Now I am going to suppose that you have a place somewhere to put your library of Perl stuff you are developing. For the sake of argument that will be "/your/library/path". Now let's create the Foo::Bar module. Create the file "/your/library/path/Foo/Bar.pm". Into it put this:

package Foo::Bar; use Exporter; @ISA = 'Exporter'; # This is a list of functions you are willing to export. @EXPORT_OK = qw( hello ); use strict; # of course # Functions go here. Let's be traditional sub hello { print "Hello, World\n"; } 1;
Now in each script where you might want to be able to "hello", put in the following two lines:
use lib "/your/library/path"; use Foo::Bar qw(hello);
And after that you can call the function "hello" freely.

Now why would you do this? Well the classic syndrome that I see in shell programmers who pick up Perl is that they convert a mess of shell scripts into Perl scripts, and have the Perl scripts call each other like you would in shell. This leaves you with all of the limitations of shell programming, like difficulty handling errors, problems passing around structured data, etc.
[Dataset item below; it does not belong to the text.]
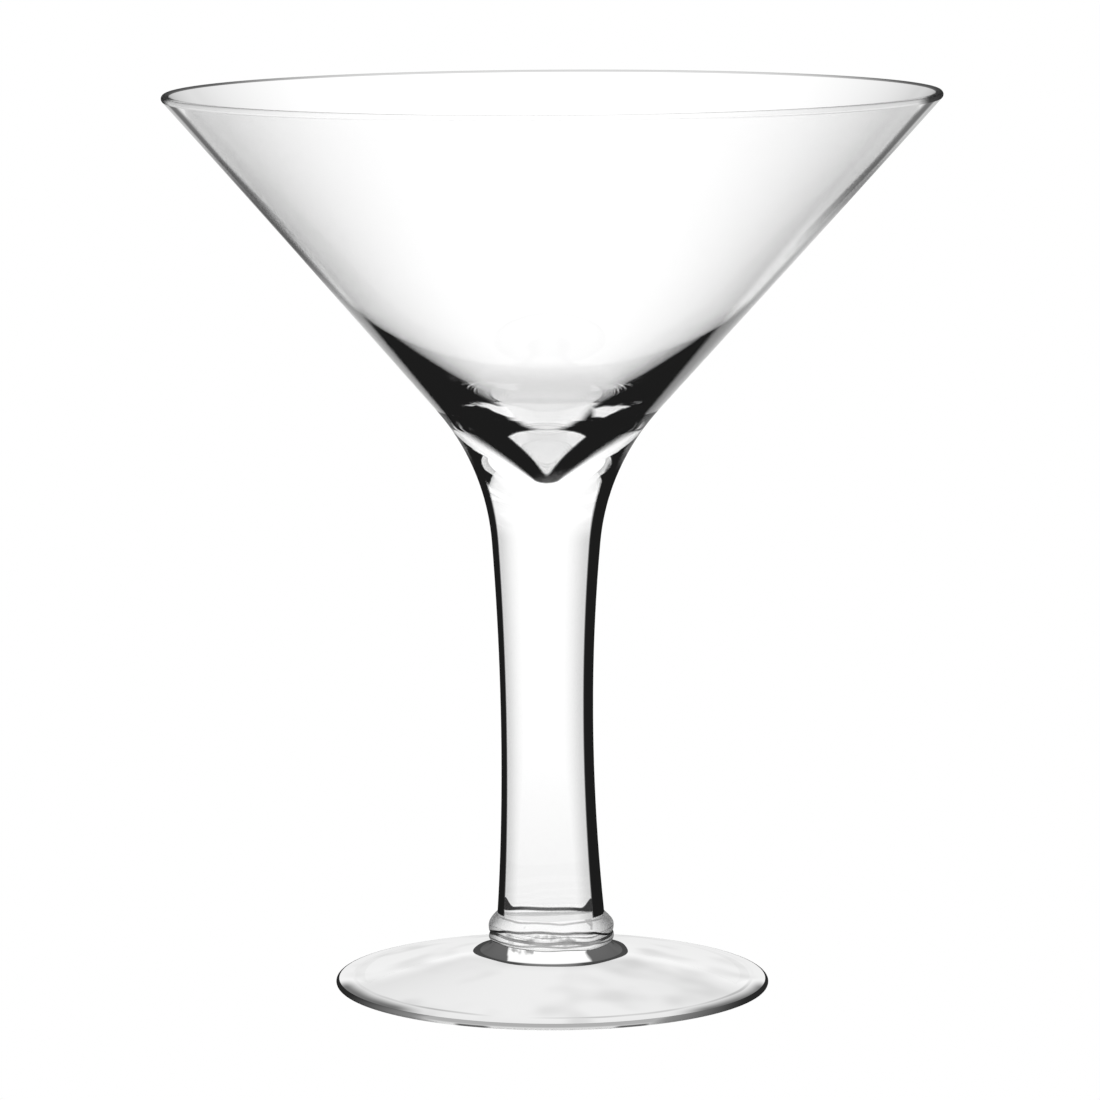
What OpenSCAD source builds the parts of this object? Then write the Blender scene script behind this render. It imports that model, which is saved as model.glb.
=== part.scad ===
// Hand-made martini glass: a wide conical bowl on a thick solid stem, two collar rings and a
// round foot. Five pieces of hot-joined glass, each a solid of revolution about the Z axis.
// The glass stands on the ring under its foot, at z = 0.

/* [Overall] */
// Height from the table to the top of the lip
total_h = 233; // [190:1:280]
// Diameter of the bowl over its lip
rim_d = 200; // [164:1:240]
// Diameter of the foot
foot_d = 113; // [90:1:140]

/* [Bowl] */
// Angle between the outside of the bowl and the axis
bowl_angle = 41.5; // [36:0.1:46]
// Wall thickness of the bowl near the lip
wall_t = 2.0; // [1.5:0.1:3]
// Angle between the inside of the bowl and the axis where the wall thickens
slope_angle = 52.2; // [50:0.1:53]
// Radius of the long curve between the wall and that slope, inside
slope_blend_r = 200; // [120:5:240]
// Radius at which the slope gives way to the pointed well
well_r = 17; // [14:0.5:20]
// Angle between the inside of the well and the axis
well_angle = 46; // [45:0.1:48]
// Radius of the curve between the slope and the well
well_blend_r = 30; // [15:1:45]
// Radius of the rounded point at the bottom of the well
well_tip_r = 4; // [1:0.1:6]
// Glass between the well's point and the apex of the bowl's outer cone
well_floor_t = 14.4; // [12:0.1:17]
// Radius of the small flat at the bottom of the bowl, where it sits in the stem
bowl_seat_r = 5; // [3:0.1:8]

/* [Stem] */
// Diameter of the stem at its narrowest
waist_d = 24; // [20:0.1:30]
// Height of the narrowest place above the table
waist_z = 67; // [50:1:85]
// Radius of the stem's long hollow curve
stem_curve_r = 595; // [490:5:715]
// Radius of the curve that flares into the bowl
flare_r = 60; // [50:1:72]

/* [Collar] */
// Height of the upper ring
upper_ring_h = 5.2; // [4:0.1:8]
// How far the upper ring stands out past the foot of the stem
upper_ring_out = 2.4; // [2:0.1:4]
// Height of the upper ring's widest place above its underside
upper_ring_belly = 1.6; // [1:0.1:3]
// Height of the lower ring
lower_ring_h = 2.3; // [1.5:0.1:4]
// How far the lower ring stands in from the upper ring
lower_ring_in = 0; // [0:0.05:1]
// Depth of the groove between the rings
groove_depth = 0.5; // [0.2:0.05:1]

/* [Foot] */
// Thickness of the foot at its edge
foot_edge_t = 1.6; // [1.2:0.1:2.5]
// Height of the foot's upper face where its neck begins
foot_crown_z = 8.6; // [6:0.1:11]
// Height of the neck above that
neck_h = 2.9; // [2:0.1:5]
// How far the neck spreads at its base
neck_spread = 4.9; // [3:0.1:7]
// Width of the flat ring that the glass stands on
rest_w = 4.5; // [3:0.5:8]
// Height of the hollow under the middle of the foot
hollow_h = 2.6; // [1:0.1:4]

/* [Hidden] */
$fn = 128;
GLASS = [0.90, 0.93, 0.94, 0.45];
RING_STEPS = 7;     // straight pieces in each half of a ring's side
ARC_STEPS = 14;     // straight pieces in a curve of the outline
LONG_STEPS = 22;    // straight pieces in a long curve

// Bowl: the outer cone, r = (z - apex_z) * tan(bowl_angle)
rim_r = rim_d / 2;
lip_r = wall_t / 2;                                  // the lip is fully rounded
lip_c = [rim_r - lip_r, total_h - lip_r];            // centre of the lip's rounding
up_out = [sin(bowl_angle), cos(bowl_angle)];         // up along the outer cone
face_out = [cos(bowl_angle), -sin(bowl_angle)];      // out of the outer cone, down and outwards
lip_out = lip_c + lip_r * face_out;
lip_in = lip_c - lip_r * face_out;
apex_z = lip_out[1] - lip_out[0] / tan(bowl_angle);

// Inside of the bowl: below the wall a slope, and in its middle the pointed well
up_slope = [sin(slope_angle), cos(slope_angle)];
up_well = [sin(well_angle), cos(well_angle)];
well_point = [0, apex_z + well_floor_t];             // where the well's cone would meet the axis
tip_c = [0, well_point[1] + well_tip_r / sin(well_angle)];
well_brim = well_point + up_well * well_r / sin(well_angle);
well_bisector = (slope_angle + well_angle) / 2;
well_blend_c = well_brim + well_blend_r / cos((slope_angle - well_angle) / 2)
    * [cos(well_bisector), -sin(well_bisector)];
slope_top = meet(lip_in, up_out, well_brim, up_slope);
slope_bisector = (slope_angle + bowl_angle) / 2;
slope_blend_c = slope_top + slope_blend_r / cos((slope_angle - bowl_angle) / 2)
    * [-cos(slope_bisector), sin(slope_bisector)];

// Foot, neck and rings stack up from the table
foot_r = foot_d / 2;
neck_top_z = foot_crown_z + neck_h;
lower_top_z = neck_top_z + lower_ring_h;
stem_z = lower_top_z + upper_ring_h;                 // the stem stands on the upper ring
waist_r = waist_d / 2;
curve_c = [waist_r + stem_curve_r, waist_z];
stem_foot_r = curve_c[0] - sqrt(pow(stem_curve_r, 2) - pow(stem_z - waist_z, 2));
upper_r = stem_foot_r + upper_ring_out;
lower_r = upper_r - lower_ring_in;
groove_r = lower_r - groove_depth;
neck_r = lower_r - 2 * groove_depth;                 // the neck's top, under the lower ring

// Stem: its long curve, then a flare that touches both that curve and the bowl's cone.
// The flare's centre is flare_r off the cone and (stem_curve_r - flare_r) from curve_c.
flare_base = [0, apex_z] + flare_r * face_out;
flare_c = on_line_at(flare_base, up_out, curve_c, stem_curve_r - flare_r);
flare_low = curve_c + stem_curve_r * unit(flare_c - curve_c);
flare_top = flare_c - flare_r * face_out;            // the stem ends here, on the bowl
seat_z = apex_z + bowl_seat_r / tan(bowl_angle);

function unit(v) = v / norm(v);

// Where two lines meet, each given by a point and a direction
function meet(p, u, q, v) =
    p + u * ((q[0] - p[0]) * v[1] - (q[1] - p[1]) * v[0]) / (u[0] * v[1] - u[1] * v[0]);

// Point of the line p + s * u at distance d from c: of the two, the one nearer to p
function on_line_at(p, u, c, d) =
    let (
        along = (c - p) * u,
        gap = (p - c) * (p - c) - d * d,
        half = sqrt(along * along - gap)
    )
    p + u * (along > 0 ? along - half : along + half);

// Points of an arc about c from angle a to angle b
function arc(c, r, a, b, steps) =
    [for (i = [0:steps]) c + r * [cos(a + (b - a) * i / steps), sin(a + (b - a) * i / steps)]];

// Angle of the direction from c to p, from 0 to 360
function bearing(c, p) =
    let (a = atan2(p[1] - c[1], p[0] - c[0])) a < 0 ? a + 360 : a;

// Side of a ring: a rounded belly from its underside (radius r0, height z0) to its widest place
// (r_out, z_out), then a sloping shoulder to its top (r1, z1)
function ring_side(r0, z0, r_out, z_out, r1, z1) = concat(
    [for (i = [0:RING_STEPS - 1])
        let (a = 90 * i / RING_STEPS)
        [r0 + (r_out - r0) * sin(a), z_out - (z_out - z0) * cos(a)]
    ],
    [for (i = [0:RING_STEPS])
        let (a = 90 * i / RING_STEPS)
        [r1 + (r_out - r1) * cos(a), z_out + (z1 - z_out) * i / RING_STEPS]
    ]
);

module revolve(outline) {
    rotate_extrude() polygon(outline);
}

// Conical bowl with a rounded lip. Its wall thickens inwards towards the bottom, and its blunt
// end fills the socket in the top of the stem.
module bowl() {
    color(GLASS)
        revolve(concat(
            [[0, seat_z], [bowl_seat_r, seat_z], flare_top],
            arc(lip_c, lip_r, -bowl_angle, 180 - bowl_angle, ARC_STEPS),
            arc(slope_blend_c, slope_blend_r, -bowl_angle, -slope_angle, LONG_STEPS),
            arc(well_blend_c, well_blend_r, 180 - slope_angle, 180 - well_angle, ARC_STEPS),
            arc(tip_c, well_tip_r, -well_angle, -90, ARC_STEPS)
        ));
}

// Solid stem, narrow above its foot and flared at the top, with a conical socket for the bowl
module stem() {
    color(GLASS)
        revolve(concat(
            [[0, stem_z]],
            arc(curve_c, stem_curve_r,
                bearing(curve_c, [stem_foot_r, stem_z]), bearing(curve_c, flare_low), LONG_STEPS),
            [for (p = arc(flare_c, flare_r, bearing(flare_c, flare_low),
                bearing(flare_c, flare_top), ARC_STEPS)) if (p[1] > flare_low[1] + 0.01) p],
            [[bowl_seat_r, seat_z], [0, seat_z]]
        ));
}

// Rounded disc under the stem
module upper_ring() {
    color(GLASS)
        revolve(concat(
            [[0, lower_top_z]],
            ring_side(upper_r - groove_depth, lower_top_z,
                upper_r, lower_top_z + upper_ring_belly,
                stem_foot_r, stem_z),
            [[0, stem_z]]
        ));
}

// Thinner rounded disc between the upper ring and the foot
module lower_ring() {
    color(GLASS)
        revolve(concat(
            [[0, neck_top_z]],
            ring_side(neck_r, neck_top_z,
                lower_r, neck_top_z + lower_ring_h / 2,
                groove_r, lower_top_z),
            [[0, lower_top_z]]
        ));
}

// Disc foot: a gently rising upper face, a short spreading neck, and a shallow hollow beneath
module foot() {
    edge_r = foot_edge_t / 2;
    rest_out = foot_r - edge_r;
    rest_in = rest_out - rest_w;
    // The hollow is part of a sphere that ends on the resting ring
    hollow_r = (pow(rest_in, 2) + pow(hollow_h, 2)) / (2 * hollow_h);
    hollow_a = asin(rest_in / hollow_r);
    color(GLASS)
        revolve(concat(
            arc([0, hollow_h - hollow_r], hollow_r, 90, 90 - hollow_a, ARC_STEPS),
            arc([rest_out, edge_r], edge_r, -90, 90, ARC_STEPS),
            [for (i = [0:ARC_STEPS])
                let (a = 90 * i / ARC_STEPS)
                [neck_r + neck_spread * (1 - sin(a)), neck_top_z - neck_h * cos(a)]
            ],
            [[0, neck_top_z]]
        ));
}

bowl();
stem();
upper_ring();
lower_ring();
foot();
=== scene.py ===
# A hand-made martini glass, empty and clear, standing on a pale floor in soft white light.
# Every piece is a closed body of revolution about the Z axis, in metres, in the frame of the
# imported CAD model, and is then put very slightly out of true, as hot-worked glass is.
import math
from typing import NamedTuple

import bmesh
import bpy
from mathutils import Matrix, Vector


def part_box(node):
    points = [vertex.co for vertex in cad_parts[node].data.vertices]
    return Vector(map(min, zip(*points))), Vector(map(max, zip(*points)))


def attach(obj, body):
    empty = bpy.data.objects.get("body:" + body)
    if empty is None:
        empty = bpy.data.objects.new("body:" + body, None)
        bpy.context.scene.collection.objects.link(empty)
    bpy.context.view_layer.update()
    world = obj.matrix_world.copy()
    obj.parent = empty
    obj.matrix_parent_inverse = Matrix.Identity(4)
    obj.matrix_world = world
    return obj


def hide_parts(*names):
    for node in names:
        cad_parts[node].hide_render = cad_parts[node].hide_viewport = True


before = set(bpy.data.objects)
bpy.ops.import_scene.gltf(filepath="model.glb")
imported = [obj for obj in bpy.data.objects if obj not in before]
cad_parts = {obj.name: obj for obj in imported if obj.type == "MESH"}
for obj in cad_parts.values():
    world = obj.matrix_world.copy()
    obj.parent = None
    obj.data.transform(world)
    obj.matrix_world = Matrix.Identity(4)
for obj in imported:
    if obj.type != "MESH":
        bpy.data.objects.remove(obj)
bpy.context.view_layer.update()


class Waves(NamedTuple):
    """Waves round the axis: their size, how many there are, and where they start."""
    size: float
    number: int
    start: float


class Fade(NamedTuple):
    """Smooth change from low, at the value start, to high, at the value end."""
    start: float
    end: float
    low: float
    high: float


class Line(NamedTuple):
    """A dark line at one value: its middle, half its full width, its soft edge, its darkness."""
    middle: float
    half: float
    soft: float
    dark: float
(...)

What works better in my experience is to take your scripts and write each one as above as a module. Then you can replace the scripts with trivial ones that load up the right module, and call one function in it. But now when your scripts want to call on each other's functionality they can just load up the the right modules and call functions rather than execute external scripts. This gives you all of the flexibility, better performance, and opens up the door later for you to improve how you do your error handling or get fancier in how you store and pass data...

Now be warned as you go off that what I have given is but one common form of module. There are others. And you can easily get fancier (eg by using pod). But this should be enough to actually go and try writing some...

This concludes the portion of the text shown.